--- START OF Given data ---
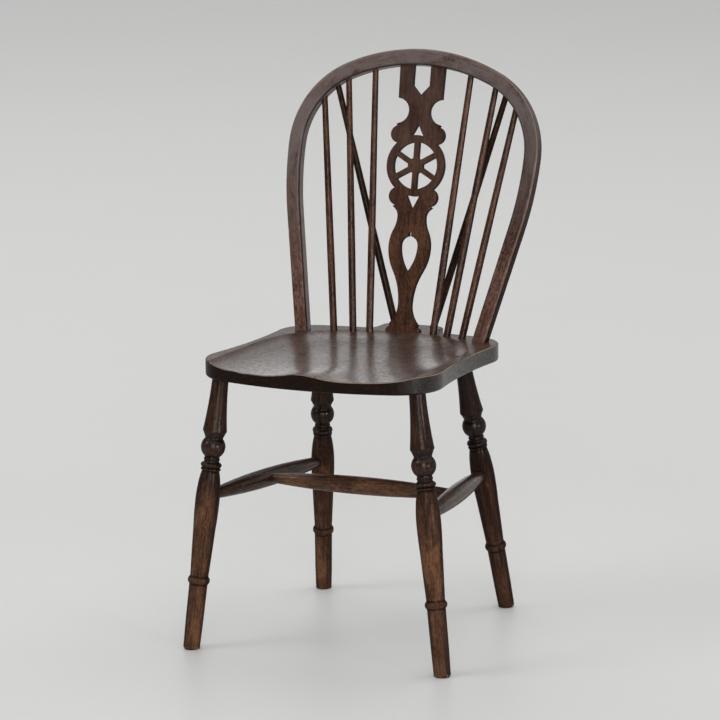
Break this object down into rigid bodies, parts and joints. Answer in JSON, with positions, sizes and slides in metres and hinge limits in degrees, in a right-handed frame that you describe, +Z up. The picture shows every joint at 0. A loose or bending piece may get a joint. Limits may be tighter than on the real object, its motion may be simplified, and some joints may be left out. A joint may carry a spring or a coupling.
{
  "type": "wheelback windsor chair",
  "caption": "Wooden side chair with a hooped bow back of round sticks and a pierced wheel splat, a saddled seat, and splayed turned legs joined by stretchers.",
  "frame": {"origin": "centre of the bounding box's footprint, on the floor", "axes": "+Z up, -Y the way the sitter faces, +X to the viewer's right when the chair is seen from its front"},
  "size_m": [0.4427, 0.4782, 0.8912],
  "materials": {
    "seat_wood": "dark stained and waxed elm, worn lighter along the front rim",
    "bow_wood": "dark stained, worn along the arrises",
    "splat_wood": "reddish dark stain, satin",
    "stick_wood": "dark stained, satin",
    "leg_wood": "dark stained, satin, turned"
  },
  "bodies": {
    "root": {"seat": "seat_wood", "bow": "bow_wood", "bow_wedge_left": "bow_wood", "bow_wedge_right": "bow_wood", "splat": "splat_wood", "stick_inner_left": "stick_wood", "stick_inner_right": "stick_wood", "stick_middle_left": "stick_wood", "stick_middle_right": "stick_wood", "stick_outer_left": "stick_wood", "stick_outer_right": "stick_wood", "brace_left": "stick_wood", "brace_right": "stick_wood", "leg_front_left": "leg_wood", "leg_front_right": "leg_wood", "leg_back_left": "leg_wood", "leg_back_right": "leg_wood", "stretcher_left": "leg_wood", "stretcher_right": "leg_wood", "stretcher_cross": "leg_wood"}
  },
  "joints": []
}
--- END OF Given data ---
Extract every line above exactly as it stands.

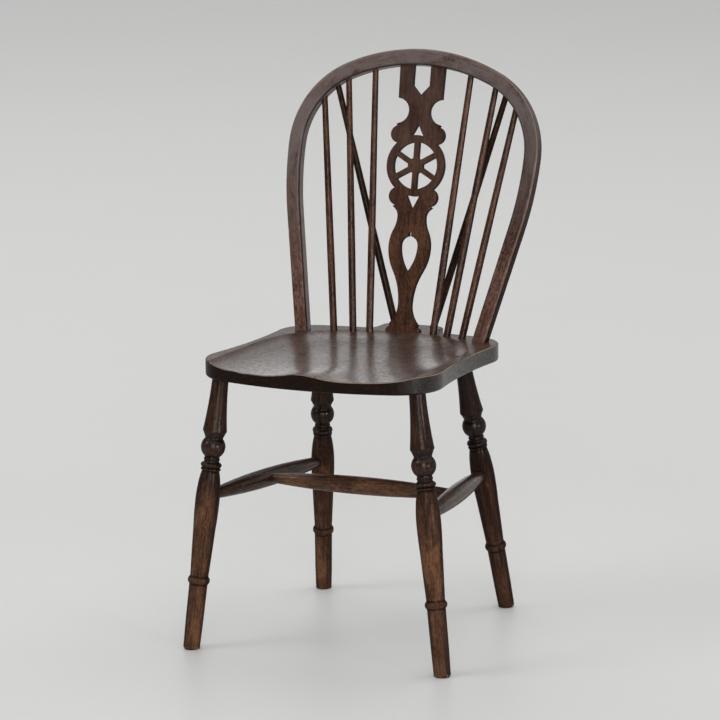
Break this object down into rigid bodies, parts and joints. Answer in JSON, with positions, sizes and slides in metres and hinge limits in degrees, in a right-handed frame that you describe, +Z up. The picture shows every joint at 0. A loose or bending piece may get a joint. Limits may be tighter than on the real object, its motion may be simplified, and some joints may be left out. A joint may carry a spring or a coupling.
{
  "type": "wheelback windsor chair",
  "caption": "Wooden side chair with a hooped bow back of round sticks and a pierced wheel splat, a saddled seat, and splayed turned legs joined by stretchers.",
  "frame": {"origin": "centre of the bounding box's footprint, on the floor", "axes": "+Z up, -Y the way the sitter faces, +X to the viewer's right when the chair is seen from its front"},
  "size_m": [0.4427, 0.4782, 0.8912],
  "materials": {
    "seat_wood": "dark stained and waxed elm, worn lighter along the front rim",
    "bow_wood": "dark stained, worn along the arrises",
    "splat_wood": "reddish dark stain, satin",
    "stick_wood": "dark stained, satin",
    "leg_wood": "dark stained, satin, turned"
  },
  "bodies": {
    "root": {"seat": "seat_wood", "bow": "bow_wood", "bow_wedge_left": "bow_wood", "bow_wedge_right": "bow_wood", "splat": "splat_wood", "stick_inner_left": "stick_wood", "stick_inner_right": "stick_wood", "stick_middle_left": "stick_wood", "stick_middle_right": "stick_wood", "stick_outer_left": "stick_wood", "stick_outer_right": "stick_wood", "brace_left": "stick_wood", "brace_right": "stick_wood", "leg_front_left": "leg_wood", "leg_front_right": "leg_wood", "leg_back_left": "leg_wood", "leg_back_right": "leg_wood", "stretcher_left": "leg_wood", "stretcher_right": "leg_wood", "stretcher_cross": "leg_wood"}
  },
  "joints": []
}